The broad pattern: the more a car's damage is likely to involve structure, safety systems or mechanicals, the lower the price. A crashed car may need chassis, suspension, airbag and safety-system work — costly, and harder to pass an inspection. A vandalised, stripped or stolen-recovered car, or one with hail dents, is more often mechanically sound, so it's typically cheaper to return to the road — which likely explains why buyers pay more for it. Because we show the typical model year for each type, you can see this isn't an age effect: the dearer categories are barely newer than the cheapest.

Water and flood damage is the exception. It sells dear here (a median of about $5,025), but it is not cosmetic — flooding brings hidden electrical, corrosion and drivetrain problems that can resurface for years. On such a small sample (about 60 sales) the high median more likely reflects newer or more desirable models entering the pool than an easy repair. Flood write-offs are among the riskiest of all — treat them with extra caution.

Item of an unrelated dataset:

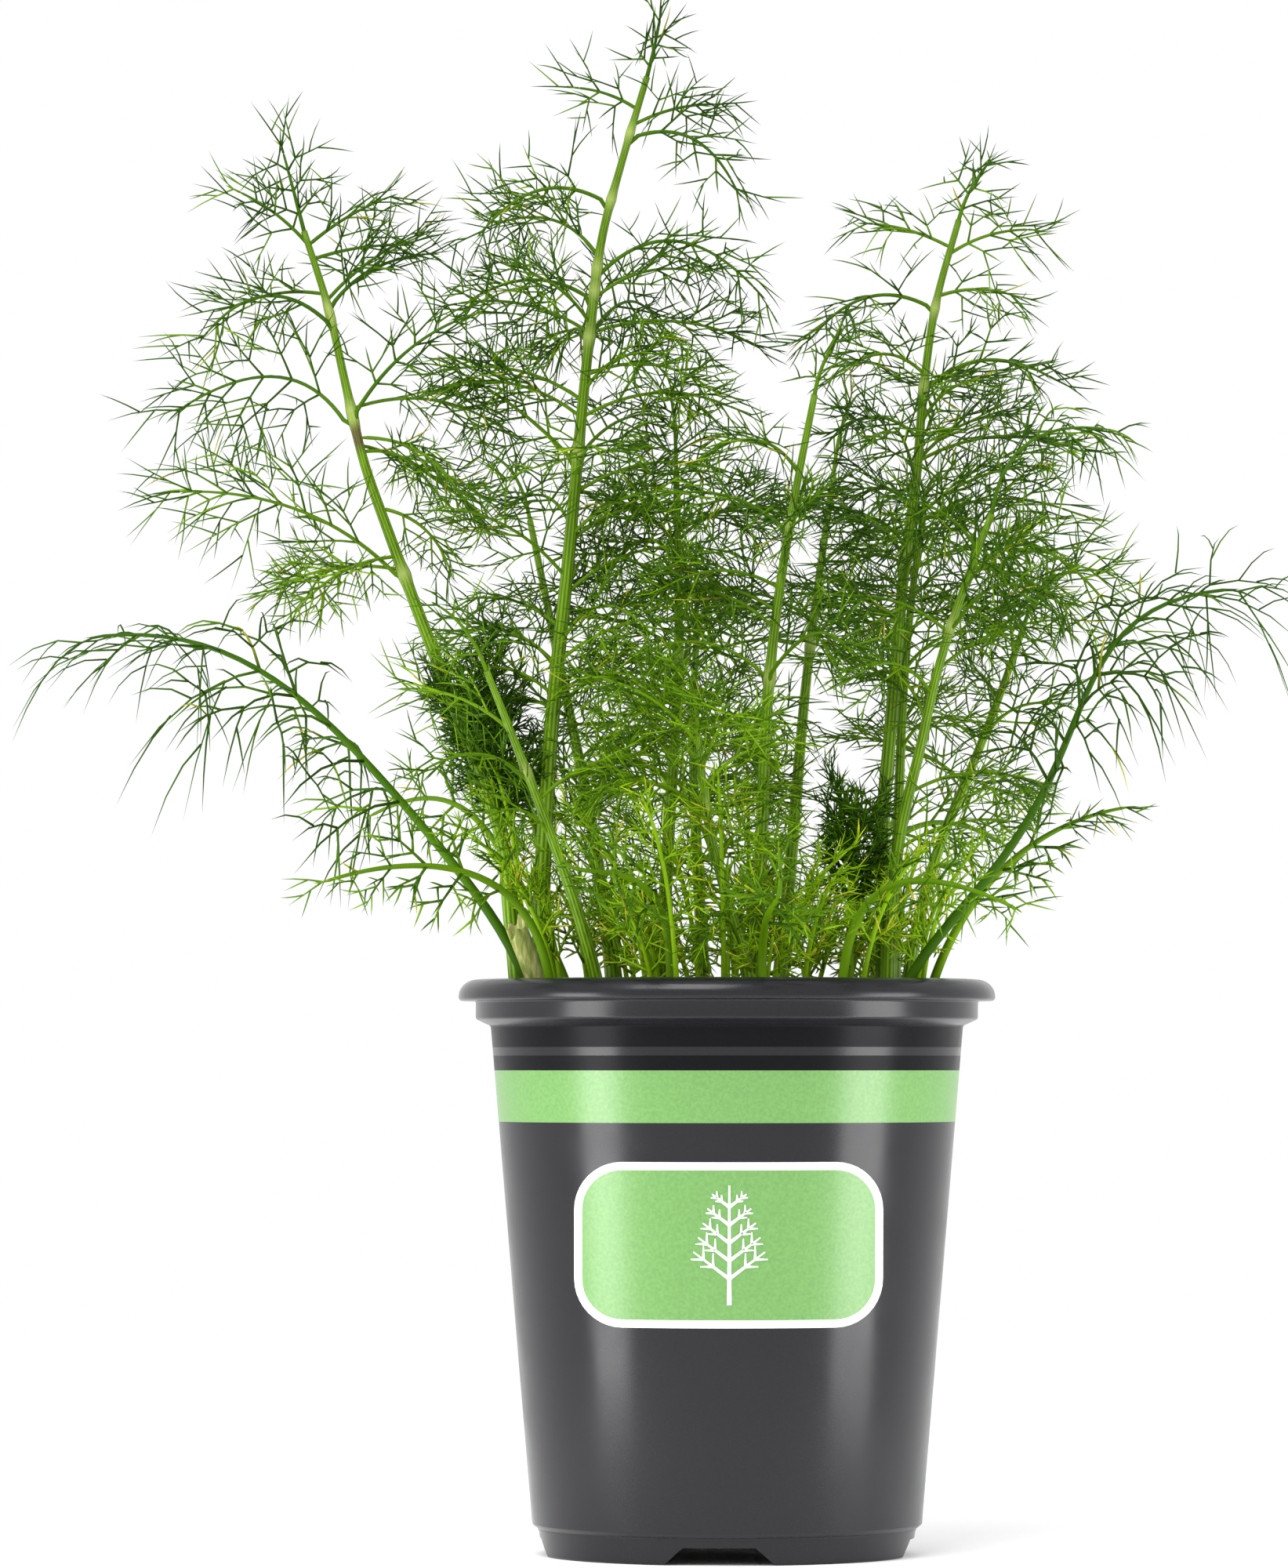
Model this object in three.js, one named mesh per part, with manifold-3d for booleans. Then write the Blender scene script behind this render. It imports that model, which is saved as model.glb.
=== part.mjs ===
// Potted dill: a thin plastic herb pot, the potting soil in it, rooted stems and feathery leaves.
// Millimetres, +Z up. The side of the pot that is seen first faces -Y.
import * as THREE from 'three';
import { mergeVertices } from 'three/addons/utils/BufferGeometryUtils.js';
import Module from 'manifold-3d';

// ---------------------------------------------------------------- driving dimensions

// Pot
const RIM_DIAMETER = 103;
const POT_HEIGHT = 110;
const FOOT_DIAMETER = 74.7;
const WALL = 1;
const LIP_HEIGHT = 4.1;
const LIP_OVERHANG = 3.3;
const LIP_ROUNDING = 1.3;
const COLLAR_HEIGHT = 3.5;
const COLLAR_STEP = 2.9;
const COLLAR_SLOPE_HEIGHT = 1.6;
const FOOT_HEIGHT = 5.9;
const FOOT_INSET = 1.25;
const FOOT_TAPER = 0.7;
const FOOT_SHOULDER = 0.9;
const FOOT_RING_WIDTH = 2.2;
const FLOOR_CLEARANCE = 3.6;
const FLOOR_THICKNESS = 1.2;
const POT_SEGMENTS = 56;

// Notches in the foot ring, and drain holes in the floor
const NOTCH_COUNT = 4;
const NOTCH_BOTTOM_WIDTH = 21;
const NOTCH_TOP_WIDTH = 13.6;
const NOTCH_HEIGHT = 3.3;
const NOTCH_TURN = -3;
const DRAIN_HOLES = 4;
const DRAIN_DIAMETER = 9;
const DRAIN_CIRCLE = 46;
const DRAIN_SIDES = 12;

// Soil
const HEADSPACE = 12;
const SOIL_DOME = 1.2;
const SOIL_DOME_SHARE = 0.6;
const ROOT_DEPTH = 7;
const GAP = 0.3;

// Plant
const PLANT_HEIGHT = 199;
const STEM_TIP_RADIUS = 0.6;
const STEM_SIDES = 8;
const STEM_STEP = 16;
const LEAF_LENGTH = 40;
const LEAF_WIDTH = 20;
const LEAF_THICKNESS = 0.8;
const LEAF_STALK_WIDTH = 1.2;
const LEAF_THREAD_PAIRS = 5;
const LEAF_ROLL = 20;
const LEAF_BARE_SHARE = 0.3;
const THREAD_WIDTH = 1.3;
const THREAD_SWEEP = 48;
const THREAD_SIDES = 4;
const STALK_NARROWING = 0.6;
const WIDEST_SHARE = 0.3;
const BASAL_STALK_RADIUS = 1.3;
const BASAL_TIP_RADIUS = 0.8;
const BASAL_THREAD_PAIRS = 6;
const BASAL_WIDTH = 30;
const POINTED_TIP = 3;
const STUB_RADIUS = 2;

// ---------------------------------------------------------------- the plant's layout

// Places are in hundredths: across, of the soil's radius; up, of the plant's height above the soil.
// A leaf is [up, heading, size, rise, droop]: where up its stem it leaves, the way it heads (0 is +X,
// -90 is the side seen first), its share of LEAF_LENGTH, and its slope at its foot and at its tip.
// A crown leaf goes on from its stem's tip, so it has only a heading, a size and a droop.
const STEMS = [
  {
    radius: 1.7,
    route: [[-88, 5, 0], [-93, 5, 6.5], [-98, 6, 19], [-112, 8, 28], [-139, 14, 43.5], [-163, 18, 58.5],
      [-173, 20, 69], [-187, 22, 79]],
    leaves: [[43.5, 192, 1.4, 45, -10], [58.5, 170, 1.2, 50, -45], [60, -28, 0.95, 60, 5],
      [69, 196, 0.95, 40, -60], [71, 14, 0.6, 55, 0]],
    crown: [110, 0.55, 60],
  },
  {
    radius: 1.8,
    route: [[-80, 12, 0], [-82, 12, 7], [-78, 11, 28], [-70, 9, 46], [-66, 7, 55.5], [-61, 5, 67],
      [-53.5, 3, 79.5], [-43, 1, 87.5], [-35, 0, 93.5]],
    leaves: [[55.5, 186, 0.7, 50, 25], [67, 64, 0.85, 50, -20], [71.5, 174, 0.65, 35, -35],
      [74, -12, 1.15, 35, -60], [81, 190, 0.83, 25, -60], [87.3, -6, 0.7, 15, -70]],
    crown: [60, 0.3, 75],
  },
  {
    radius: 1.5,
    route: [[-30, 30, 0], [-26, 34, 18], [-21, 40, 38], [-22, 46, 56]],
    leaves: [[36, 66, 0.95, 45, -30]],
    crown: [96, 0.6, 20],
  },
  {
    radius: 1.4,
    route: [[12, -45, 0], [8, -48, 7], [-7, -54, 19], [-13, -60, 29]],
    leaves: [[21, -150, 0.75, 40, -30]],
    crown: [-96, 0.7, -5],
  },
  {
    radius: 1.5,
    route: [[10, -12, 0], [12, -14, 7], [15, -18, 20], [18, -22, 34], [26, -27, 48], [38, -34, 62]],
    leaves: [[34, -62, 0.85, 45, -25], [48.5, 178, 0.75, 45, -20]],
    crown: [0, 0.45, 45],
  },
  {
    radius: 1.6,
    route: [[68, 5, 0], [69, 5, 7], [69, 8, 22], [73, 10, 32], [78, 12, 45], [84, 14, 55], [87, 15, 63],
      [92, 16, 71], [103, 18, 80]],
    leaves: [[46, 108, 0.8, 45, -20], [62.8, -16, 0.8, 40, -40], [71, 184, 0.8, 25, -60]],
    crown: [10, 0.33, 48],
  },
  {
    radius: 1.3,
    route: [[74, 24, 0], [76, 26, 21], [80, 32, 38], [86, 40, 49]],
    leaves: [],
    crown: [74, 0.75, 0],
  },
  {
    radius: 1.4,
    route: [[70, -18, 0], [74, -20, 18], [83, -24, 27], [90, -28, 34], [96, -31, 39], [115, -37, 50.5]],
    leaves: [[39, -62, 0.8, 40, -20]],
    crown: [-4, 1.4, -32],
  },
  {
    radius: 1.4,
    route: [[78, 42, 0], [87, 46, 13], [100, 52, 22], [114, 58, 29], [134, 68, 41]],
    leaves: [],
    crown: [24, 0.85, -20],
  },
  {
    radius: 1.5,
    route: [[-48, 46, 0], [-58, 62, 19], [-74, 84, 37], [-88, 104, 52]],
    leaves: [[36, 140, 0.95, 45, -30]],
    crown: [128, 0.8, 0],
  },
  {
    radius: 1.5,
    route: [[22, 54, 0], [30, 74, 19], [38, 96, 38], [50, 116, 57]],
    leaves: [[38, 62, 0.95, 45, -25]],
    crown: [72, 0.8, 10],
  },
  {
    radius: 1.4,
    route: [[-8, 74, 0], [-12, 98, 17], [-14, 124, 31], [-12, 148, 42]],
    leaves: [],
    crown: [94, 1, -15],
  },
  {
    radius: 1.4,
    route: [[-52, -34, 0], [-66, -48, 13], [-86, -64, 25], [-104, -78, 35]],
    leaves: [[24, -140, 0.7, 35, -35]],
    crown: [-130, 0.6, 10],
  },
];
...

For a buyer, the lesson is that the cheapest write-offs (impact damage) are usually cheap for a reason — most likely because the repair bill and inspection risk tend to be highest. The headline price is only the start; what matters is the price plus the realistic cost to repair that specific damage.

Put it to work

How we worked this out

  • Source — Auction Intel's own database of sold listings from the Australian salvage auctions we track (chiefly Pickles and IAAI), covering April to June 2026.
  • Scope — 8,401 repairable write-offs that actually sold, grouped by the auction house's primary damage classification.
  • Age — we show the median model year for every damage type, so you can see the price differences are not just newer cars.
  • What the data does and doesn't show — we have the sold price, model year and damage class. We do not have repair-cost or inspection-outcome data, so any explanation of why a damage type is dearer or cheaper is our reasonable interpretation, not a measured fact.
  • Cleaning — we excluded sales under $200 and a handful of "sold below the live bid" anomalies. Mechanical and water/flood groups are small (~60 sales) and flagged as indicative.
  • Stat — the median (middle sale), not the average.

Last updated 23 June 2026. We refresh this report as more sales accrue. Figures are a guide to the market, not a valuation of any specific vehicle.